I've been waiting for my months-long campaign of pronouncing Mitt Romney a dead man walking to provoke some kind of backlash, and it's finally arrived. Steve Kornacki argues that Republicans frequently choose nominees with major ideological apostasies:
John McCain, who was championing a Ted Kennedy-backed immigration reform plan when the '08 process began (and immigration was hardly his only problem), is the extreme example. Bob Dole, once dubbed "the tax collector for the welfare state" by Newt Gingrich, was hardly a perfect fit for the rabidly anti-government Republican Party of 1996. Nor was George H.W. Bush the ideal option for conservatives in 1988, even if he was Ronald Reagan's vice president. After all, he owed the vice presidency to a compromise after the 1980 primaries, in which he'd run to Reagan's left as a pro-choice opponent of trickle-down (or, as Bush put it, "voodoo") economics. Bush had been nothing but loyal to Reagan as V.P. (and had dutifully switched his positions on abortion, tax cuts and other issues), but the "New Right" hardly trusted him -- and Reagan himself actually stayed neutral in the GOP primaries.
I don't think the analogy holds. All those candidates renounced their apostasies. McCain abandoned his own immigration bill (and even then he suffered so much damage from it he nearly dropped out of the race before winning in miraculous fashion.) Dole likewise began his candidacy by announcing "I'll be Ronald Reagan, if that's what you want," and running on a supply-side platform. Bush switched from pro-choice to pro-life and abandoned his opposition to voodoo economics, running as an ardent tax cutter.
Romney's problem is that he can't remake himself this way. He already did this in 2008, undergoing a dramatic ideological reinvention, owing to his previous need to be acceptable in Massachusetts. On the way he acquired a reputation as a phony. Conservative elites were willing to accept his conversion, but Romney simply has no room to shift rightward again without dynamiting what remains of his personal reputation.
Matthew Yglesias argues that conservative elites can defend Romney against health care attacks:
I think it’s worth recalling that Mitt Romney won National Review’s endorsement in 2008 explicitly on the theory that he was equally conservative as Fred Thompson and more conservative than the others. Rush Limbaugh also endorsed him. Romney certainly hasn’t become less conservative in the ensuing time, and well-informed elites were prepared to accept him four years ago. Scott Brown’s support for RomneyCare didn’t stop him from becoming a conservative icon and hero of the Lost Cause struggle against the Affordable Care Act.

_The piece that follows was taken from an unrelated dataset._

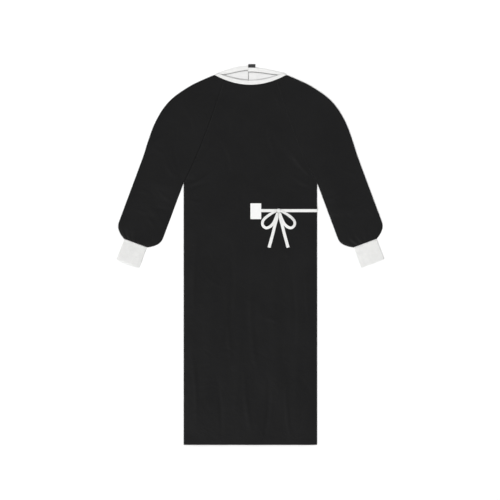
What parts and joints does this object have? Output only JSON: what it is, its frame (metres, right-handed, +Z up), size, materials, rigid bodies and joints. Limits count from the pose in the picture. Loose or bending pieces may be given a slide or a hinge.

The known unknown here is whether key conservative media figures who supported Romney in the past would still like him today. If they do, they’ll help sell the right on his rationalizing away of his Commonwealth Care problem, and will likely have some efficacy. If they don’t and decide to (accurately) characterize his record as one of supporting something similar to the Affordable Care Act, then he’s clearly toast. But I think this is an open question.
It's certainly true that Romney's support for a state-level version of the Affordable Care Act did not pose any significant barrier to gaining the endorsements of NR, Limbaugh, etc. That would be a strong data point if the conservative position on health care reflected some kind of rational policy analysis. In the real world, conservatives regard the Affordable Care Act as the Death Of Freedom, and aren't terribly amenable to explanations that Romney merely supported the Death Of Freedom at the state level, or even that conservatives themselves were okay with this policy in 2008. Fellow Republicans are already beating Romney senseless over Romneycare, and his response is to whimper softly and hope it stops.
I do agree that if conservative opinion leaders decided to rally around Romney and concoct some story for why his plan bore no relationship to the Death Of Freedom, he might stand some chance of survival. Yglesias calls this an open question. It doesn't seem very open to me: they're not doing it. Indeed, they're joining in the attacks. See Jennifer Rubin, Stephen Spruiell, Michael Tanner, Kevin Hassett, Matt Continetti, David Boaz, Daniel Foster, and John Podhoretz.
Conservatives are dying to run a 2012 campaign based on full-throated opposition to the Affordable Care Act, repeal of which they have convinced themselves (through endless selective cherry-picking of polls) is wildly popular. They understand perfectly well that Romney would find it very difficult to run a campaign like that.